Q: How does one learn to write?
Harvey: Imitate.
Q: Where do you write? In what sort of space?
Harvey: Standing near the window, where the light is strong. You could say I write in a cold sweat, or a whitehot fever.
Q: And yet?
Harvey: And yet? Yes. And yet. And yet I love the nighttime, when the moon rages and the lovers lie abed with all their griefs in their arms.
Q: Rewriting?
Harvey: Writing is rewriting.
Q: Haiku?
Harvey: You can make it tough.
Q: What is beauty? Is it anything?
Harvey: It is everything. Beauty is symmetry. Beauty is the bah-bah in black sheep. It is the esthetically pleasing, it is the lovely. Beauty is not, finally, ineffable, but it is elusive.
Q: Some have said you’re obsessed with the body human. Would you say that characterization is true?
Harvey: The body human is my deepest obsession. Why? All that’s born, dies, and as the flesh without spirit is dead, so is the spirit without flesh dead. The spirit is a wind that passeth away and cometh not again. Therefore, whatever thy hand finds to do, do it with all thy might, for there is no work, nor device, nor knowledge, nor wisdom in the grave, whither thou goest. And remember: Sweetest things turn sourest by their deeds. Lilies that fester smell far worse than weeds.
Q: Is human talent innate?
Harvey: No. It is completely willed.
Q: Come, now! Completely?
Harvey: Yes. You decide, you act. Or not.
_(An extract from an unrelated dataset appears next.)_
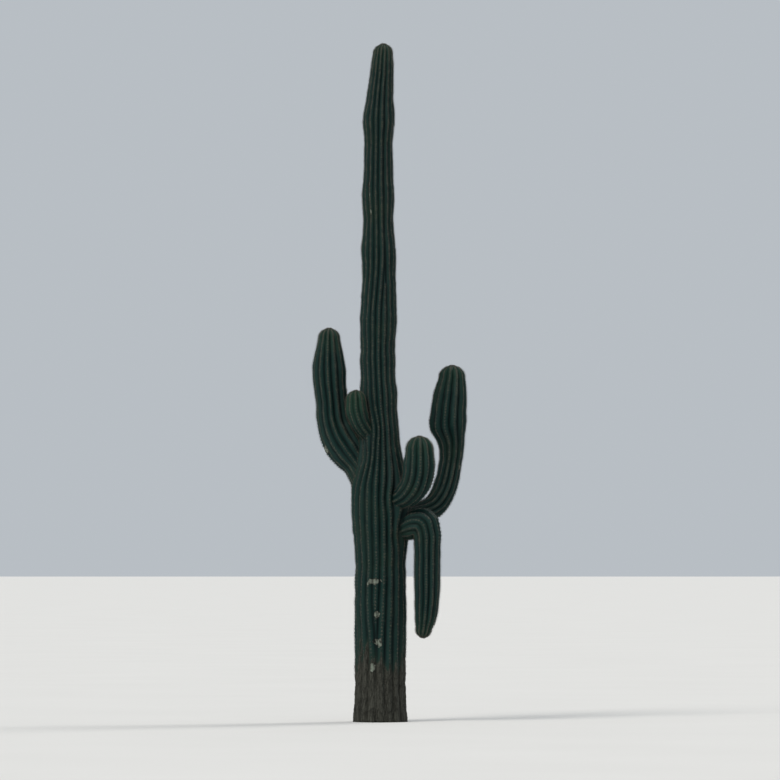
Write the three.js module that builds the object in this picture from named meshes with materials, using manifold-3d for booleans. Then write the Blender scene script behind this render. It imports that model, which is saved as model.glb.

Q: What is your opinion of vigilante justice?
Harvey: Relatively low.
Q: Speaking of which, are you yourself highbrow, as you’re sometimes accused?
Harvey: Hardly.
Q: By default?
Harvey: If at all.
Q: You would agree, though, man’s understanding of the eternal, is iffy at best–
Harvey: No, I wouldn’t. There’s no real mystery about the eternal, even though it’s made out to be so very mysterious. Time, like order, is epistemological. It happens inside the human brain. As such it only pertains to humans. Time is specifically the human way of measuring movement. Take the human brain out of the equation and there is no such thing as time: there’s only movement. Movement of what? Things. Planets, particles, dust, matter — all these things do not truck with time. The universe is out of time in the literal sense. It is non-temporal. It is timeless.